The number of options an item possessed showed significant impact on both difficulty and discrimination levels measured as difficulty and point biserial, respectively. The higher the number of options the easier the item and more discriminative. This is in partial agreement with Phipps and Brackbills (2009) findings where they found that 5-options are more difficult and more discriminative. Despite that, they concluded that due to the very small differences between these two groups, it is explainable/justifiable to use a mix of 4 and 5 responses MCQs in exams [3].
Analyzing case based items and noncase based items separately revealed different behaviors. Case based items that are open ended are significantly easier and more discriminative than MCQs, while the same type of noncase based items is more difficult and more discriminative. This can be attributed to the fact that case based items provide scenarios that may simplify the item and guide the examinee but still need to be seen in context.
The number of answer options (4 or 5), had no effect in discrimination metrics of either case based or noncase based assessment items, and it only affected the difficulty of case based items, as 4-option questions were more difficult. The idea of writing more plausible and effective options other than the key answer when an item is based on a case that’s full of details is clearly more challenging and difficult.
Open ended items that are noncase based are more difficult and more discriminative in comparison with open ended that are case based. In addition, MCQs that are noncase based have larger discrimination and point biserial; showing that noncase based items are more discriminative. Again, case based items were shown to have similar, if not inferior, behavior to noncase items, limiting their benefit to their ability to address intended learning and course aims, but expressing no unique performance assessment characteristics.

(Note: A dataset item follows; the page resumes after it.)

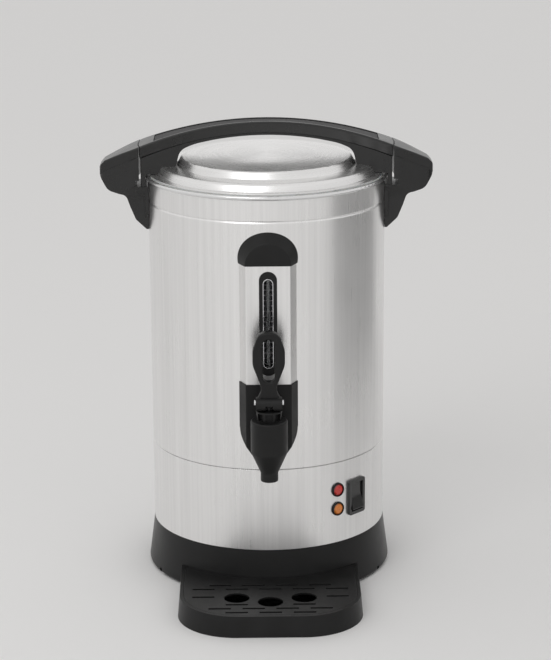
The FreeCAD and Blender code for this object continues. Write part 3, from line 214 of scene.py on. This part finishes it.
def brushed_steel(name, colour, rough, turned=False, anisotropy=0.45):
    """Satin steel with long fine streaks, faint cloudiness and a few rubbed patches."""
    material, tree, shader, place = start_material(name, Metallic=1.0, Anisotropic=anisotropy)
    streaked = ringed(tree, place, TURNED_SQUEEZE) if turned else upright(tree, place, STREAK_SQUEEZE)
    coarse = noise(tree, streaked, COARSE_STREAK, 5.0, 0.62)
    fine = noise(tree, streaked, FINE_STREAK, 3.0, 0.6)
    clouds = noise(tree, place, CLOUD, 2.0)
    tone = spread(tree, coarse, 0.3, 0.7, 0.0, 1.0)
    brushed = blend_colour(tree, tone, shade(colour, 0.88), shade(colour, 1.0))
    cloudy = spread(tree, clouds, 0.35, 0.65, 0.0, 0.22)
    connect(tree, shader.inputs["Base Color"], blend_colour(tree, cloudy, brushed, shade(colour, 0.9)))
    half_fine = math_node(tree, "MULTIPLY", fine, 0.5)
    half_clouds = math_node(tree, "MULTIPLY", clouds, 0.5)
    grain = math_node(tree, "ADD", half_fine, half_clouds)
    connect(tree, shader.inputs["Roughness"], spread(tree, grain, 0.35, 0.65, rough - 0.05, rough + 0.07))
    shader.inputs["Anisotropic Rotation"].default_value = 0.0 if turned else 0.25
    tangent = add(tree, "Tangent", {"direction_type": "RADIAL", "axis": "Z"}).outputs[0]
    connect(tree, shader.inputs["Tangent"], tangent)
    connect(tree, shader.inputs["Normal"], bump(tree, fine, BRUSH_DEPTH, 0.35, soft_normal(tree, SHEET_EDGE)))
    return material


def moulded(name, colour, rough, grain=0.0005, depth=0.00002, edge_highlight=1.5, edge_radius=0.0005, **sockets):
    """Moulded plastic or rubber: a fine grain, faint colour drift, and a painted highlight that lightens the
    edges in patches.
    """
    material, tree, shader, place = start_material(name, **sockets)
    pebbles = noise(tree, place, grain, 2.0)
    drift = noise(tree, place, DRIFT, 3.0)
    soft = soft_normal(tree, edge_radius)
    tone = spread(tree, drift, 0.35, 0.65, 0.0, 1.0)
    base = blend_colour(tree, tone, shade(colour, 0.85), shade(colour, 1.15))
    # Painted highlight: the edges that the soft normal rounds off are painted lighter, in patches, where they
    # would catch the light
    edge_highlight_mask = math_node(tree, "MULTIPLY", edge_mask(tree, soft), spread(tree, drift, 0.4, 0.6, 0.25, 0.8))
    connect(tree, shader.inputs["Base Color"], blend_colour(tree, edge_highlight_mask, base, shade(colour, edge_highlight)))
    connect(tree, shader.inputs["Roughness"], spread(tree, drift, 0.35, 0.65, rough - 0.04, rough + 0.05))
    connect(tree, shader.inputs["Normal"], bump(tree, pebbles, depth, 0.6, soft))
    return material


def plated(name, colour, rough):
    """Bright plated steel with a slight haze."""
    material, tree, shader, place = start_material(name, Metallic=1.0)
    haze = noise(tree, place, HAZE, 4.0)
    connect(tree, shader.inputs["Roughness"], spread(tree, haze, 0.3, 0.7, rough - 0.04, rough + 0.06))
    tone = spread(tree, haze, 0.35, 0.65, 0.0, 1.0)
    plate = blend_colour(tree, tone, shade(colour, 0.92), shade(colour, 1.0))
    connect(tree, shader.inputs["Base Color"], plate)
    connect(tree, shader.inputs["Normal"], bump(tree, haze, BRUSH_DEPTH, 0.3, soft_normal(tree, PLATED_EDGE)))
    return material


def lens(name, colour, centre):
    """A tinted lens with moulded rings behind its glossy face."""
    material, tree, shader, place = start_material(name, Roughness=0.12, IOR=1.49, Coat_Weight=0.6)
    shader.inputs["Coat Roughness"].default_value = 0.05
    shader.inputs["Subsurface Weight"].default_value = 0.25
    shader.inputs["Subsurface Radius"].default_value = (0.002, 0.001, 0.0005)
    apart = vector_node(tree, "DISTANCE", place, centre)
    rings = math_node(tree, "SINE", math_node(tree, "MULTIPLY", apart, 2 * pi / LENS_RING))
    tone = spread(tree, rings, -1.0, 1.0, 0.0, 1.0)
    ringed_tone = blend_colour(tree, tone, shade(colour, 0.72), shade(colour, 1.1))
    # Painted shade: the lens is painted darker towards its edge, next to the rim
    rim = spread(tree, apart, LENS_RADIUS * 0.72, LENS_RADIUS * 1.02, 0.0, 0.85)
    connect(tree, shader.inputs["Base Color"], blend_colour(tree, rim, ringed_tone, shade(colour, 0.12)))
    connect(tree, shader.inputs["Normal"], bump(tree, rings, LENS_RING_DEPTH, 0.4))
    return material


def tube_glass(name):
    """Clear tube with a faint film of scale."""
    material, tree, shader, place = start_material(name, Transmission_Weight=1.0, IOR=1.47)
    shader.inputs["Base Color"].default_value = (0.93, 0.95, 0.95, 1.0)
    film = noise(tree, place, FILM, 3.0)
    connect(tree, shader.inputs["Roughness"], spread(tree, film, 0.3, 0.7, 0.02, 0.12))
    return material


def scale_strip(name):
    """A dark strip with plain ticks: a long one each 10 mm, short ones between."""
    material, tree, shader, place = start_material(name, Roughness=0.5)
    parts = add(tree, "SeparateXYZ", Vector=place)
    aside = math_node(tree, "ABSOLUTE", parts.outputs[0])
    marks = 0.0
    for pitch, inner in TICKS:
        phase = math_node(tree, "MODULO", parts.outputs[2], pitch)
        on = math_node(tree, "LESS_THAN", phase, TICK_HEIGHT)
        wide = math_node(tree, "GREATER_THAN", aside, inner)
        marks = math_node(tree, "MAXIMUM", marks, math_node(tree, "MULTIPLY", on, wide))
    specks = noise(tree, place, SPECK, 3.0)
    dark = blend_colour(tree, specks, STRIP_DARK, STRIP_PALE)
    connect(tree, shader.inputs["Base Color"], blend_colour(tree, marks, dark, TICK_COLOUR))
    connect(tree, shader.inputs["Normal"], bump(tree, specks, SPECK_DEPTH, 0.4))
    return material


def lamp_point(height, out):
    """A point on the lamps' line, that far out from the casing."""
    reach = BODY_RADIUS + out
    return (reach * sin(LAMP_ANGLE), -reach * cos(LAMP_ANGLE), height)


steel_casing = brushed_steel("steel_casing", (0.90, 0.895, 0.89), 0.30)
steel_lid = brushed_steel("steel_lid", (0.88, 0.875, 0.87), 0.27, turned=True)
steel_tank = brushed_steel("steel_tank", (0.82, 0.82, 0.82), 0.24, turned=True, anisotropy=0.3)
steel_plain = brushed_steel("steel_plain", (0.55, 0.55, 0.56), 0.4, anisotropy=0.1)
black_plastic = moulded("black_plastic", (0.01, 0.01, 0.01), 0.42, Specular_IOR_Level=0.25)
black_handle = moulded("black_handle", (0.01, 0.01, 0.01), 0.28)
black_base = moulded("black_base", (0.01, 0.01, 0.01), 0.36, grain=0.0007, Specular_IOR_Level=0.25)
black_tray = moulded("black_tray", (0.01, 0.01, 0.01), 0.4, grain=0.0006, Specular_IOR_Level=0.25)
black_gloss = moulded("black_gloss", (0.01, 0.01, 0.01), 0.14, depth=0.000004, Coat_Weight=0.4)
soft_black = moulded("soft_black", (0.028, 0.027, 0.028), 0.62, grain=0.0011, depth=0.00012, edge_highlight=1.8)
rubber_black = moulded("rubber_black", (0.025, 0.025, 0.025), 0.75, grain=0.0008, depth=0.00005)
silicone = moulded("silicone", (0.70, 0.68, 0.64), 0.5, edge_highlight=1.1, depth=0.00001, Subsurface_Weight=0.2)
nylon = moulded("nylon", (0.06, 0.06, 0.06), 0.45)
phenolic = moulded("phenolic", (0.10, 0.06, 0.045), 0.5, grain=0.0009, depth=0.00003)
cast_metal = moulded("cast_metal", (0.55, 0.55, 0.55), 0.5, grain=0.0012, depth=0.00006, edge_highlight=1.3,
                     Metallic=0.9)
bright_steel = plated("bright_steel", (0.80, 0.80, 0.81), 0.22)
bright_trim = plated("bright_trim", (0.86, 0.86, 0.88), 0.16)
clear_tube = tube_glass("clear_tube")
scale_dark = scale_strip("scale_dark")
lens_red = lens("lens_red", (0.62, 0.028, 0.02), lamp_point(LAMP_HEIGHTS["lamp_red"], LENS_PROUD))
lens_amber = lens("lens_amber", (0.78, 0.24, 0.03), lamp_point(LAMP_HEIGHTS["lamp_amber"], LENS_PROUD))

DRESS = [
    (steel_casing, "lower_shell main_shell gauge_channel"),
    (steel_lid, "lid_shell"),
    (steel_tank, "inner_tank"),
    (steel_plain, "base_plate heater_bridge heating_element tie_rod tie_nuts"),
    (black_plastic, "gauge_cap gauge_bezel tap_mount tap_body tap_bonnet tap_lever mains_inlet lamp_collars"),
    (black_handle, "lid_handle side_grip_right side_grip_left"),
    (black_base, "base_skirt"),
    (black_tray, "drip_tray drip_grille"),
    (black_gloss, "switch_frame switch_rocker"),
    (soft_black, "lid_grip_pad"),
    (rubber_black, "tube_seals base_feet"),
    (silicone, "lid_seal tap_gaskets tap_valve"),
    (nylon, "tap_stem tap_spacer gauge_fitting"),
    (phenolic, "thermostat thermal_cutout terminal_block"),
    (cast_metal, "heater_plate"),
    (bright_steel, "base_screws lid_screws side_grip_screws inlet_screws inlet_blades tap_pivot_pin tap_spring"
                   " tap_nut"),
    (bright_trim, "gauge_trim"),
    (clear_tube, "sight_tube"),
    (scale_dark, "gauge_scale"),
    (lens_red, "lamp_red"),
    (lens_amber, "lamp_amber"),
]
for material, names in DRESS:
    for name in names.split():
        for slot in nodes[name].material_slots:
            slot.material = material


# Pieces

def link(name, mesh):
    piece = bpy.data.objects.new(name, mesh)
    scene.collection.objects.link(piece)
    return piece


def turned_ring(name, profile, matrix, material, steps=72):
    """A closed profile of (radius, height) points swung right round the matrix's Z axis."""
    mesh = bpy.data.meshes.new(name)
    shape = bmesh.new()
    rings = []
    for k in range(steps):
        angle = 2 * pi * k / steps
        points = [Vector((r * cos(angle), r * sin(angle), h)) for r, h in profile]
        rings.append([shape.verts.new(matrix @ point) for point in points])
    count = len(profile)
    for k in range(steps):
        here, there = rings[k], rings[(k + 1) % steps]
        for i in range(count):
            j = (i + 1) % count
            shape.faces.new((here[i], there[i], there[j], here[j]))
    bmesh.ops.recalc_face_normals(shape, faces=shape.faces)
    for face in shape.faces:
        face.smooth = True
    shape.to_mesh(mesh)
    shape.free()
    mesh.materials.append(material)
    return link(name, mesh)


def facing_lamp(height):
    """A matrix whose Z axis points out of the casing at the lamps."""
    out = Matrix.Rotation(LAMP_ANGLE, 4, "Z") @ Matrix.Rotation(radians(90), 4, "X")
    return Matrix.Translation(lamp_point(height, 0.0)) @ out


# How far the lamp rim's profile lies out from the lens, and how far it stands off the casing

RIM_STEPS = [(0.0001, 0.0002), (0.0001, 0.0016), (0.0004, 0.0021), (0.0009, 0.0019), (0.0012, 0.0012),
             (0.0013, 0.0003)]
RIM = [(LENS_RADIUS + out, rise) for out, rise in RIM_STEPS]
for name, height in LAMP_HEIGHTS.items():
    rim = turned_ring(name + "_rim", RIM, facing_lamp(height), black_plastic)
    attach(rim, "urn")


# Stage and light

FLOOR_COLOUR = (0.86, 0.855, 0.85, 1.0)
FLOOR_REACH = 6
STAGE_ROUGHNESS = 0.9
CARD_COLOUR = (0.42, 0.42, 0.42, 1.0)
SIDE_CARD = [(0.85, -0.45, 0.0), (0.85, 0.55, 0.0), (0.85, 0.55, 0.6), (0.85, -0.45, 0.6)]
SKY_COLOUR = (0.83, 0.825, 0.82, 1.0)
SKY_LIGHT = 0.85
KEY_PLACE = (-0.9, -1.9, 2.2)
KEY_AIM = (0, -0.6, 0.0)
KEY_SIZE = 1.4
KEY_POWER = 12


def plane(name, corners, colour):
    mesh = bpy.data.meshes.new(name)
    mesh.from_pydata(corners, [], [(0, 1, 2, 3)])
    piece = link(name, mesh)
    material = bpy.data.materials.new(name)
    material.use_nodes = True
    shader = material.node_tree.nodes["Principled BSDF"]
    shader.inputs["Base Color"].default_value = colour
    shader.inputs["Roughness"].default_value = STAGE_ROUGHNESS
    mesh.materials.append(material)
    return piece


plane("floor", [(-FLOOR_REACH, -FLOOR_REACH, 0), (FLOOR_REACH, -FLOOR_REACH, 0),
                (FLOOR_REACH, FLOOR_REACH, 0), (-FLOOR_REACH, FLOOR_REACH, 0)], FLOOR_COLOUR)
side_card = plane("side_card", SIDE_CARD, CARD_COLOUR)
side_card.visible_camera = False

world = bpy.data.worlds.new("world")
world.use_nodes = True
world_tree = world.node_tree
path = world_tree.nodes.new("ShaderNodeLightPath")
seen = math_node(world_tree, "MAXIMUM", path.outputs["Is Camera Ray"], path.outputs["Is Glossy Ray"])
background = world_tree.nodes["Background"]
background.inputs["Color"].default_value = SKY_COLOUR
connect(world_tree, background.inputs["Strength"], spread(world_tree, seen, 0.0, 1.0, SKY_LIGHT, 1.0))
scene.world = world

key_data = bpy.data.lights.new("key", "AREA")
key_data.shape = "RECTANGLE"
key_data.size = KEY_SIZE
key_data.size_y = KEY_SIZE
key_data.energy = KEY_POWER
key = bpy.data.objects.new("key", key_data)
scene.collection.objects.link(key)
direction = (Vector(KEY_AIM) - Vector(KEY_PLACE)).normalized()
key.matrix_world = Matrix.Translation(KEY_PLACE) @ direction.to_track_quat("-Z", "Y").to_matrix().to_4x4()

One more result of the current study was the different effect of the item format on the characteristics of 4- and 5-option MCQs. Noncase based, 4-option MCQs items were significantly easier and more discriminative than case based 4-option MCQs. However, case based and noncase based 5-option MCQs items had no differences in difficulty and DI, and differed slightly in point biserial while remaining within the same recommended point biserial value range.
The previous results showed differences between the two MCQs groups yet cannot be conclusive, as it once again a very challenging time-consuming task not only to construct a case item but also to construct strong, reliable, and efficient choices during the creation of MCQs regardless the item format; being based on case or not.
In a study conducted by Sheaffer and Addo (2013), where they measure both second year Pharm D students’ performance and confidence in answering selected-response and constructed-response items, it was concluded that students performed better and felt more confident in answering selected-response items. Moreover, the incorporation of constructed-response teaching and testing method in pharmacy learning and education was recommended [13].
One important limitation of the present study is the unequal number of items per groups which may have affected the analysis. On the other hand, items classification based on the Bloom’s levels might be subjective [8]; for this reason, peer reviewers represented by both, preceptors as the personnel in direct connection with “real life” cases, and Academic staff/educators to minimize the controversy. Another issue worth mentioning is that our analysis is based on the Classical Test Theory; an alternative approach to evaluate the properties of items is the Item Response Theory which is based on the study of test and item scores based on assumptions concerning the mathematical relationships between abilities and item responses [26].